In this drama Ryoma is a most unlikely candidate. He was among the Shogun's
most wanted man, an outlaw in constant hiding although he seemed almost
indifferent to his safety -- as if he felt protected by some powerful
unseen force. His lower samurai rank would normally have barred him from
association, much less influence over, powerful leaders. And his worn
and soiled clothes, unkempt hair and non-attention to personal hygiene
did not contribute to a heroic image. In addition he was brash and often
flaunted proper etiquette. Not what you would picture for a diplomat.
But his persuasive vision and ideals combined with judgment of people
and an almost uncanny sense of timing influenced a generation of great
leaders who would shape Japan's entry into the modern era. He also provided
an outline for action. Ryoma penned the political plan for the future
of his country by which the Shogun relinquished his power and reins of
government to the Emperor who sat over a union of former feudal clans.

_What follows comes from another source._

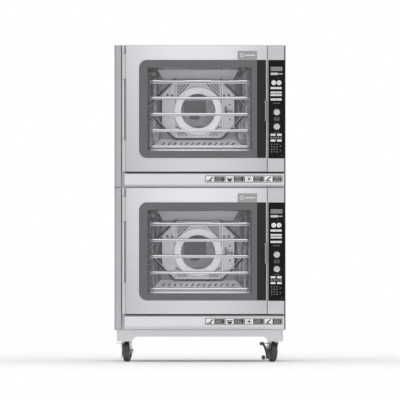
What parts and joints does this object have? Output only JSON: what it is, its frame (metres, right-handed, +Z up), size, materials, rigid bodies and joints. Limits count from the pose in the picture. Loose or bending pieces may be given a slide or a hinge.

Throughout the book the reader is introduced to Japanese samurai and
other leaders, political groups and regional military powers which, to
those not versed in Japanese history, may be at times difficult, even
daunting, to remember. But the confusion is worth the effort, for what
emerges is a riveting political and military drama -- the powerful story
of Ryoma which is so large that it is often difficult to remember that
the tale is one of history and not fiction.
To martial artists this book will open up an understanding of samurai
and the enlightened role they played in laying the keystones of modern
Japan. These were members of the feudal power structure and society who
saw beyond the narrow vision of their own heritage and position. One also
sees the role of early fencing societies (kendo associations) at a time
when kendo was not just limited to sport, but when its practice was used
to train those whose swords were tools of political and military warfare.
This book also educates the reader about the role within Japanese history
of the great southern Satsuma clan -- the clan which had earlier controlled
and then invaded and subdued Okinawa and the Ryukyu Islands and whose
ban on weapons spurred the development of karate.